Честность финляндских финнов, как уже было сказано, упоминается почти во всех этнографических очерках, в том числе и в переводных (правда, составленных с учетом российских источников[1207]
), а также в учебных текстах[1208]. Такое единство взглядов некоторые современные историки склонны объяснять функционально: «Именно набор… национальных качеств позволял либералам доказывать (а консерваторам на определенных этапах – верить), что Финляндия, населенная таким мирным и законопослушным народом, отзывчивым на добро, не может быть источником никаких беспорядков для России»[1209]. Обращение к этническим стереотипам и предубеждениям в идеологическом и политическом дискурсах, однако, ограничено спектром интерпретаций каждого из них, поэтому важно установить, как понимались конкретные значения честности, в каком контексте (в том числе и текстуальном) они фиксировались с наибольшей частотой и какие значения они обретали в различных репрезентациях.Трактовка честности как этнического свойства в программах. Такое качество народа, как честность, играло весьма заметную роль в нравоописаниях. Хотя она и не упоминалась в расшифровке отдельных пунктов российских этнографических программ, ее наличие или отсутствие отмечалось всегда, и не только в характеристике «нравственных свойств». Определение честности как нравственной черты не было очевидным и зависело от взгляда на природу и происхождение морали. Честность могла пониматься как свойство темперамента и тогда выступала как врожденное качество, или же отмечалась как добродетель, сформированная религией, и в этом случае интерпретировалась как сложившаяся под влиянием исторических обстоятельств; встречается определение честности в качестве «умственной способности», выработанной, в том числе, под влиянием вековых традиций предпринимательства.
Однако в этнографических программах спектр ее значений несколько уже. Так, в инструкции Н.И. Надеждина к Камчатской экспедиции и в Программе В.Д. Дабижи, в разделе о «нравственных способностях» из «пороков и добродетелей» народа перечислялись «пьянство, лживость, хитрость, мстительность и др., и местные понятия насчет степени преступности тех или иных действий»[1210]

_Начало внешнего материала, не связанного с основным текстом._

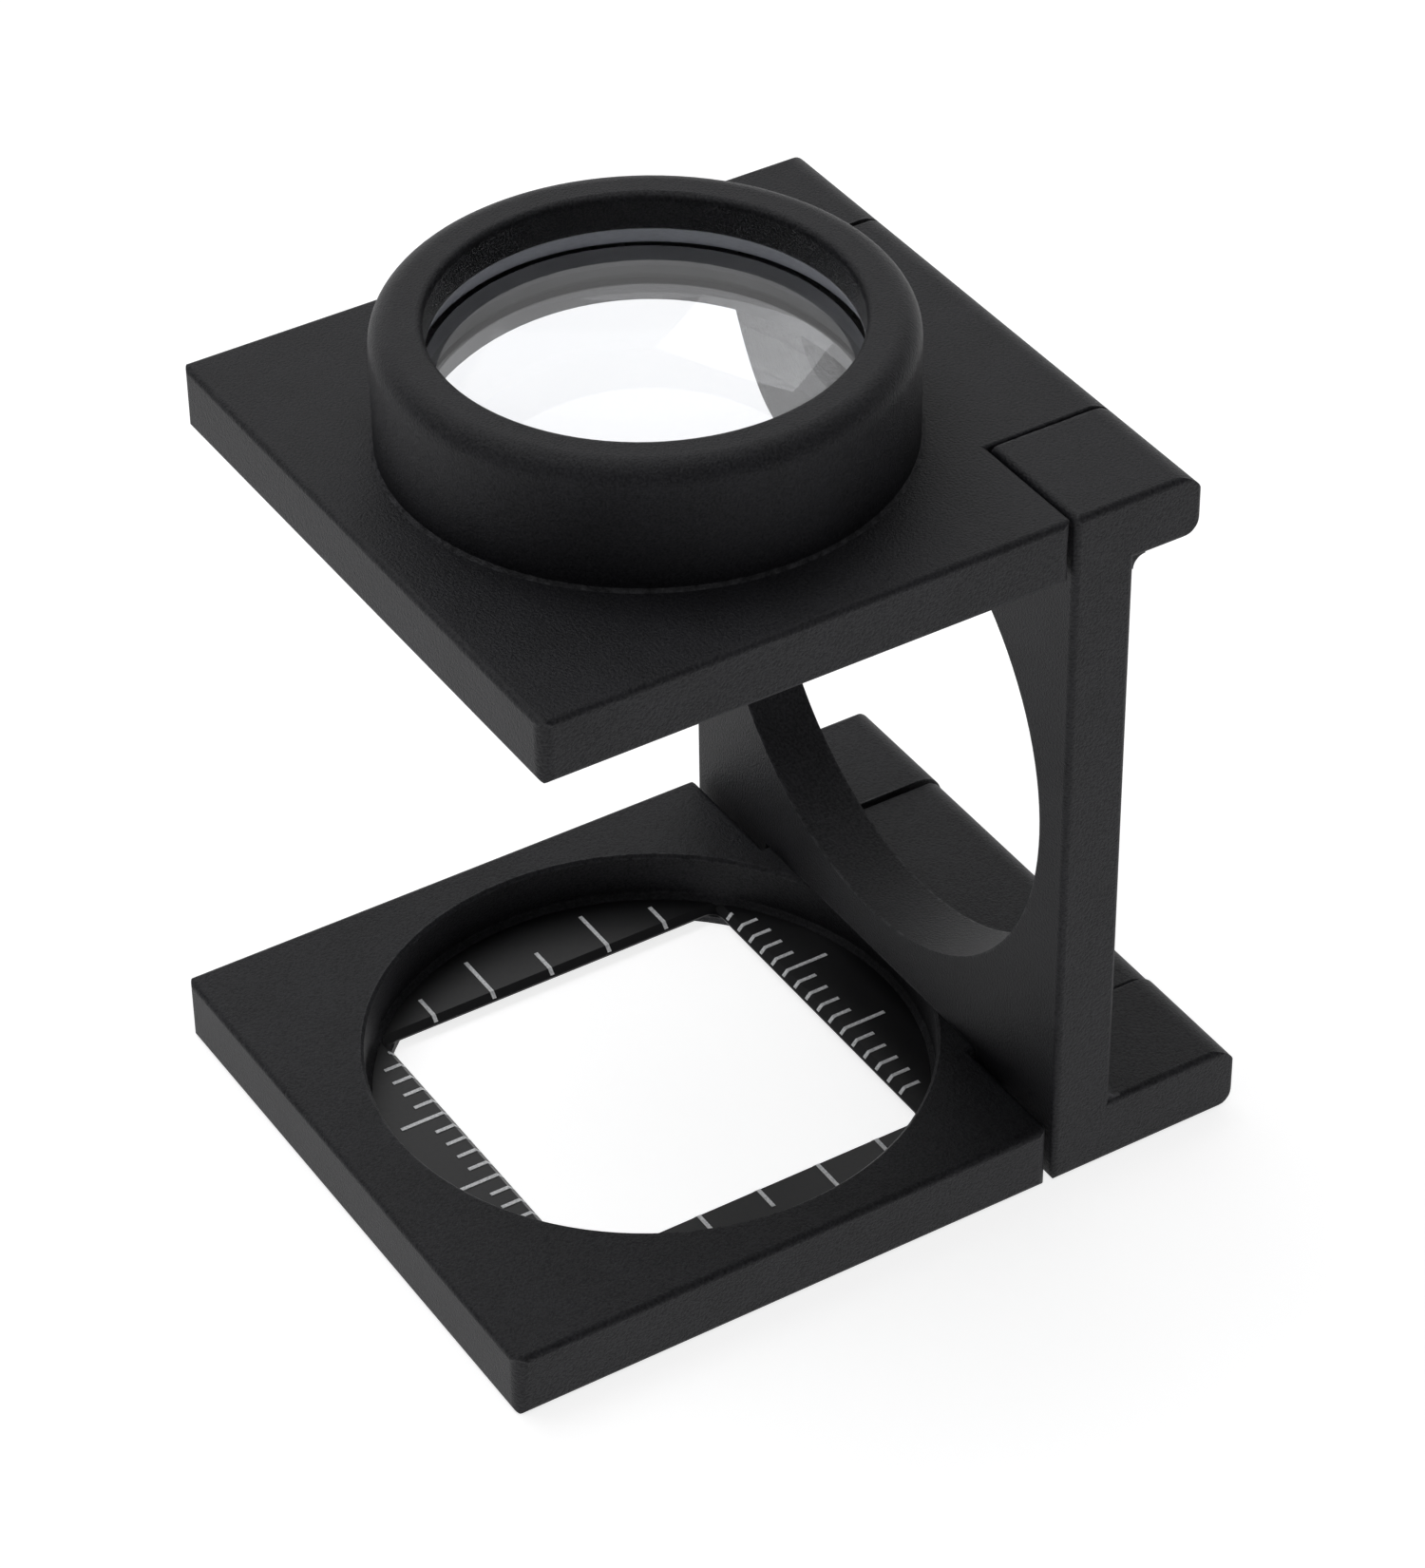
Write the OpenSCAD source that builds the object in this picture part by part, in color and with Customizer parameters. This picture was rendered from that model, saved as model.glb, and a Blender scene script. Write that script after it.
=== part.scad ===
// Folding stand magnifier with a measuring window in its base, standing open.
// Millimetres, +Z up. The origin is at the middle of the footprint, on the
// surface that the base stands on. The front is -Y and the hinges are at +Y.

/* [Plates] */
// Width of the base, the upright and the lens plate
plate_w = 30.5; // [29.5:0.1:34]
// Thickness of the base plate
base_t = 3.3; // [3:0.1:4]
// Thickness of the upright
upright_t = 3.1; // [2.8:0.1:3.6]
// Thickness of the lens plate
lens_plate_t = 3.1; // [2.8:0.1:3.6]
// Height of the lens plate's top face above the table
stand_h = 36.8; // [36:0.1:40]
// Distance from the front edge of the base to the upright
base_reach = 28.1; // [27.6:0.1:30]
// How far the lens plate's front edge is set back from the base's
lens_plate_setback = 2.4; // [1.5:0.1:4]
// Radius of the vertical corners of the base and the lens plate
corner_r = 0.6; // [0.4:0.05:0.8]
// Radius along the plates' other outer edges
edge_r = 0.3; // [0.15:0.05:0.4]

/* [Hinges] */
// Width of the tongues of the base and the lens plate
tongue_w = 17.6; // [14:0.1:18]
// Gap at each side of a tongue
tongue_gap = 0.18; // [0.1:0.01:0.3]
// Radius of the two hinge pins
pin_r = 0.75; // [0.6:0.05:0.9]
// Radial clearance of a pin in its tongue
pin_clearance = 0.04; // [0.02:0.01:0.08]
// Gap between the upright and the lens plate folded behind it
upright_fold_gap = 0.2; // [0.15:0.05:0.4]
// Gap between the folded lens plate and the base folded behind that
base_fold_gap = 0.35; // [0.3:0.05:0.5]
// Radius on the rear edges of the tongues, ears and feet
rear_r = 1.3; // [1.1:0.05:1.4]
// Radius of the fillets between the upright and its ears and feet
root_r = 0.6; // [0.4:0.1:0.8]

/* [Upright] */
// Radius of the large hole that the lens barrel folds into
hole_r = 13.35; // [12.8:0.05:13.4]
// Height of the two feet
foot_h = 3.45; // [3.4:0.05:3.8]

/* [Base window and scale] */
// Radius of the round recess in the base
recess_r = 13.2; // [13.1:0.05:13.6]
// Distance from the front edge of the base to the recess's centre
recess_y = 16.1; // [15.5:0.1:17]
// Width of the measuring window
window_w = 17.9; // [16:0.1:17.9]
// Depth of the measuring window, front to back
window_d = 18.2; // [16:0.1:18.2]
// Thickness of the ledge that carries the scale plate
ledge_t = 0.4; // [0.3:0.05:0.6]
// Thickness of the scale plate
scale_t = 0.4; // [0.35:0.05:0.5]
// Width of the bevel round the window
bevel_w = 0.3; // [0.2:0.05:0.4]
// Width of a printed scale mark
mark_w = 0.2; // [0.15:0.01:0.25]

/* [Lens] */
// Outer radius of the lens barrel
barrel_r = 11.6; // [11.4:0.05:11.9]
// Height of the barrel above the lens plate
barrel_h = 5.9; // [5.6:0.1:6.2]
// Radius of the opening over the upper lens
eye_r = 9.25; // [8.9:0.05:9.35]
// Depth of the lenses' seat below the rim
eye_depth = 1.7; // [1.5:0.05:1.75]
// Radius of both lenses
lens_r = 9.6; // [9.5:0.05:9.9]
// Radius of curvature of the upper lens's top
upper_curve = 60; // [50:0.5:80]
// Radius of curvature of the lower lens's underside
lower_curve = 36; // [36:0.5:60]
// Edge thickness of the upper lens
upper_lens_edge = 2.8; // [2.5:0.1:2.9]
// Height of the spacer between the lenses
spacer_t = 1.9; // [1.6:0.1:2]
// Edge thickness of the lower lens
lower_lens_edge = 1.1; // [1:0.1:1.2]

/* [Hidden] */

$fn = 96;
eps = 0.01;
cut = 1;                 // how far a cutter runs past the face that it opens

// Front to back, measured from the front edge of the base
upright_back = base_reach + upright_t;
top_pin_d = upright_back + upright_fold_gap + lens_plate_t / 2;
bottom_pin_d = top_pin_d + lens_plate_t / 2 + base_fold_gap + base_t / 2;
tail = 0.1;              // metal past a pin beyond half the plate's thickness
ear_end = top_pin_d + lens_plate_t / 2 + tail;
foot_end = bottom_pin_d + base_t / 2 + tail;
front = -foot_end / 2;   // the base's front edge in the part's own frame

// Heights
top_pin_z = stand_h - lens_plate_t / 2;
bottom_pin_z = base_t / 2;
stop_gap = 0.06;         // between a leaf and the edge of the upright that stops it
ear_t = lens_plate_t + 0.05;
root_in = 0.12;          // how far the fillets' blocks run into the metal and stop short of the sides
lens_y = recess_y + 0.55;  // the lens stands a little behind the window's centre
hole_z = top_pin_z - (top_pin_d - lens_y);
scale_z = ledge_t + scale_t;

// Across the hinges
half_w = plate_w / 2;
half_tongue = tongue_w / 2;
half_slot = half_tongue + tongue_gap;
notch_gap = 0.22;        // between the base's shoulders and the feet
pin_blind = 1.6;         // metal left over the blind end of a pin's bore
pin_recess = 0.25;       // how far a pin's end lies inside its open bore
pin_x0 = -half_w + pin_recess;
pin_x1 = half_w - pin_blind - 0.1;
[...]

. Соответственно, отсутствие лживости могло интерпретироваться как честность. Хотя само проявление честности или лживости в отношении народа предполагалось фиксировать «на практике» – т. е. исходя из оценки поступков, «случаев». Не исключалась и возможность выявления ее как потенциального свойства нрава – так называемых «склонностей». Честность, как и другие черты нрава или характера, приписывалась этнической группе, следовательно, интерпретировалась как наиболее типичное социальное качество, и потому она могла быть отмечена в разделе «общественный или семейный быт» или «обычаи», о чем свидетельствуют программы ОЛЕАЭ.В программе для изучения сравнительной психологии 1877 г. в группу вопросов, которые предполагали раскрыть «социальные чувства, нравственные качества и характер» народа, входили следующие: «Держат ли слово и обещание?», «Ложь и хитрость в уважении или пренебрежении?», – сразу за ними следовали вопросы о правосудии[1211]
. Можно допустить, что в ответах на них так или иначе должно было найтись место для фиксации честности / нечестности. В Программе ОЛЕАЭ 1887 г., заимствованной у французских антропологов[1212], важны последовательность и сочетание вопросов из седьмой группы «Семейные нравы и обычаи и другие национальные черты», которые показывают, что честность связана с темпераментом: за вопросом «трусливы или храбры?» следует пункт «верны слову или изменчивы?»; вопрос «раздражительны или терпеливы» предшествует пункту о степени развитости чувства чести и мнительности изучаемого народа. Цикл завершается вопросом «ложь или хитрость в почете или в пренебрежении?»[1213]. Таким образом, в этой программе честность трактовалась в большей степени как психологическая особенность, нежели как свойство, сформированное в процессе исторической или этнической эволюции.